24 August 2011 – Sustainable features which can double as educational tools have been incorporated in the design of the $20 million Mabel Fidler Resources Hub Building for Ravenswood School for Girls in the northern Sydney suburb of Gordon.

Fergus Curran, an associate mechanical engineer for  Umow Lai Sydney, which handled the work, said: “These sustainability elements can be used as tools to educate students on the impact of their behaviour on carbon emissions, a most popular topic.”

Anthony Matthews, Umow Lai’s NSW state manager and one of the company’s  eight directors told The Fifth Estate the concept of sustainable buildings as a teaching tool was not a new one.

“However, it has gained momentum over the past few years.  Ever since ‘Bob the Builder’ changed his slogan to reduce, reuse, recycle and integrate wind turbines and solar panels into his buildings, children have had an increased understanding and interest in sustainable buildings.  It is scary how up to date your average three year old is on the current trends in sustainability”.

“Sustainability and climate change is really on the agenda in our schools, we recently gave a talk to a local grade three class about the recently completed Pixel building.

“The children had been learning about the effects of climate change and sustainability and showed a great understanding of renewable energy and water savings, proudly telling me about their water tanks, solar panels and school green team.

“At the secondary education level we are really seeing a push for buildings where the students can track the performance and develop a deeper understanding of how buildings operate, therefore, as at Ravenswood, building monitoring screens are provided.

“The students are particularly keen to see the water usage and carbon emission, which provides the teachers with opportunities to discuss sustainability principles and ways the students can impact sustainability in their own lives.

“Going beyond the simple tracking at tertiary level, the buildings themselves become part of the research into the building material performance, prototype systems and in the case of the Pixel building, plant and growing media for green roofs, “ he said.

The project has not been without some challenges. Mr Curran said one of the main ones was centred on the installation of an internally ventilated, see-through Rodeca polycarbonate façade, the first of its type in NSW.

The façade includes rain and wind sensors that are connected to a monitoring system that closes the ventilation flaps at the top of the façade in inclement weather.

“Tests were carried out in Melbourne to ensure that the façade met all Australian standards prior to its installation – and they did. But because of the translucent nature of the facade, we have had to ensure that all cables, pipe work and other services were reticulated away from the façade and will remain invisible,” he said.

Another challenge: was making sure that the new building was seamlessly connected to the school’s adjacent centenary centre.

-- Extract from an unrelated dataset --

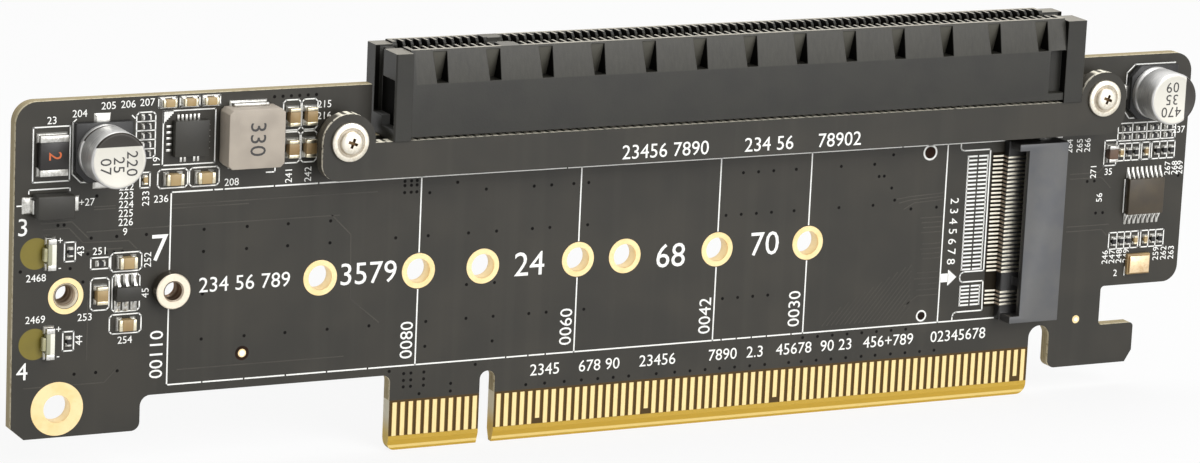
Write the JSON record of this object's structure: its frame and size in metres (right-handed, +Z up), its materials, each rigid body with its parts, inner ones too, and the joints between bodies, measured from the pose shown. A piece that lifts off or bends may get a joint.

A prominent green feature of the new hub is the Fytogreen vertical garden wall erected outside the existing centenary centre.

As well as being attractive, it has another important use: the plants conceal all the air intake and exhaust systems for the new commercial kitchen and the down pipes from the existing roof.

The new building comprises a junior and secondary student resource centre, several spaces for study, meetings and relaxation, a careers office, a café with a commercial kitchen, a suite of new classrooms and seminar spaces, reception and designated staff areas.

Umow Lai is providing mechanical, electrical, information communications technology, fire protection and hydraulic services for the project. It is its first project for the Ravenswood school.

Additional key features of the building include:

  • Rain water reuse
  • Mixed mode airconditioning incorporating reed switches on openable windows that disarm the airconditioning when the windows stay open
  • Strategically placed touch screens at the entrance to the library that detail how much energy the building is using and further help reduce energy consumption.

The project team includes:

  • BVN Architecture, architects
  • Sandrick Project Directions, project management,
  • Cockram Constructions, builder
  • Taylor Thomson Whitting, structural and civil engineers,
  • Oculus, landscape architects
  • ESD consultant Cundall

Oculus helped BVN prepare the masterplan for the campus as well as the design development and documentation of the landscape works associated with the Mabel Fidler Building. The firm  worked with Junglefy in the detailed design and documentation of the four panels of the green wall which replaced a brick wall.

Water and nutrients are recycled through the panels of native and exotic plant material grown especially for the project.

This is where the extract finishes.